Task objective | What is needed is an exact copy of the lines from the line containing "Reconstruct the object" to the line containing "tip_round = 0.5", both lines included, and nothing else.

----- Record excerpts

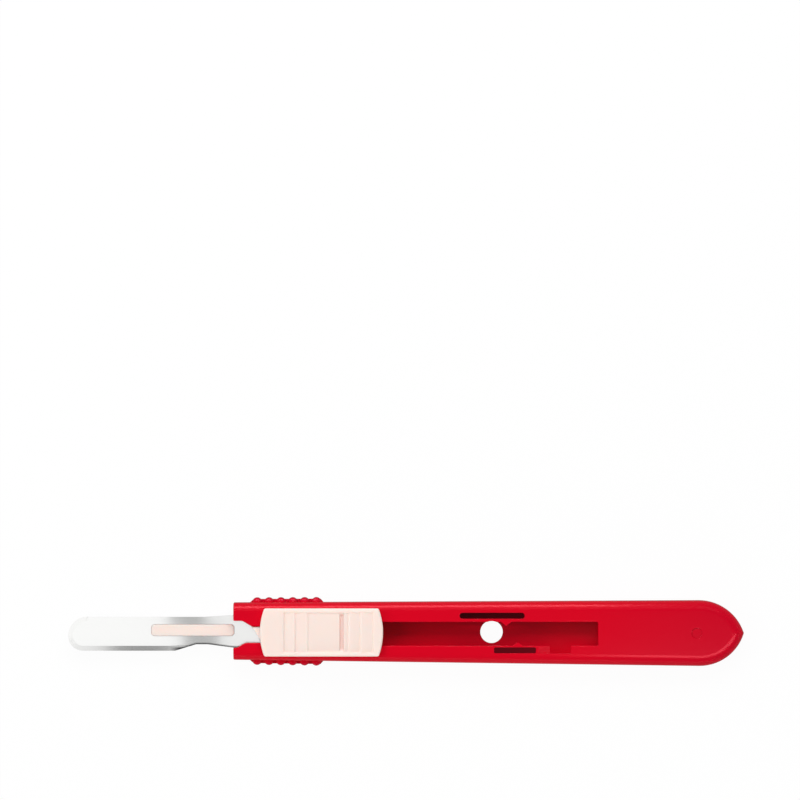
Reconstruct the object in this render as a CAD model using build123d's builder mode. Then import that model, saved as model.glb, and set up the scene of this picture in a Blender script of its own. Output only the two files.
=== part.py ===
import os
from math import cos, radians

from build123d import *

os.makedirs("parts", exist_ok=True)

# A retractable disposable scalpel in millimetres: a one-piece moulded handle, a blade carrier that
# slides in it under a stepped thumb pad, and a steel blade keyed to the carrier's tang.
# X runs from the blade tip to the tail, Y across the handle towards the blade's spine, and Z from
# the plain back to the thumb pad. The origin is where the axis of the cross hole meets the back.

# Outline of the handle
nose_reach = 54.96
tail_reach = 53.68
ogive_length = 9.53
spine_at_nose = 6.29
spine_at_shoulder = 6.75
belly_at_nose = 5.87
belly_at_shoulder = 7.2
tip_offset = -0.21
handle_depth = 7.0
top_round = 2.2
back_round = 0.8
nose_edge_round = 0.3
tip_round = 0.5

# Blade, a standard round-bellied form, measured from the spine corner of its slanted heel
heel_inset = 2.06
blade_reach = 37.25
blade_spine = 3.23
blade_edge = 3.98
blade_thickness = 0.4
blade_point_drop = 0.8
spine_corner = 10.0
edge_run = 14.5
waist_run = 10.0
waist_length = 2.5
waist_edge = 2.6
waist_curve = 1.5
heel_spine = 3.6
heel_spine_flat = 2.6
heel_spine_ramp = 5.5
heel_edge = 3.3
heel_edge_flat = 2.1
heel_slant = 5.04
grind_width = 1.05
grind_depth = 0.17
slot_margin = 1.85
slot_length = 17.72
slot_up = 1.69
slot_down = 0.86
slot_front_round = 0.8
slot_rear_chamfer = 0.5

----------
----- Record excerpts

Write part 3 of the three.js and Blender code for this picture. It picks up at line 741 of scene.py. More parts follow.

----------

Task solution |
Reconstruct the object in this render as a CAD model using build123d's builder mode. Then import that model, saved as model.glb, and set up the scene of this picture in a Blender script of its own. Output only the two files.
=== part.py ===
import os
from math import cos, radians

from build123d import *

os.makedirs("parts", exist_ok=True)

# A retractable disposable scalpel in millimetres: a one-piece moulded handle, a blade carrier that
# slides in it under a stepped thumb pad, and a steel blade keyed to the carrier's tang.
# X runs from the blade tip to the tail, Y across the handle towards the blade's spine, and Z from
# the plain back to the thumb pad. The origin is where the axis of the cross hole meets the back.

# Outline of the handle
nose_reach = 54.96
tail_reach = 53.68
ogive_length = 9.53
spine_at_nose = 6.29
spine_at_shoulder = 6.75
belly_at_nose = 5.87
belly_at_shoulder = 7.2
tip_offset = -0.21
handle_depth = 7.0
top_round = 2.2
back_round = 0.8
nose_edge_round = 0.3
tip_round = 0.5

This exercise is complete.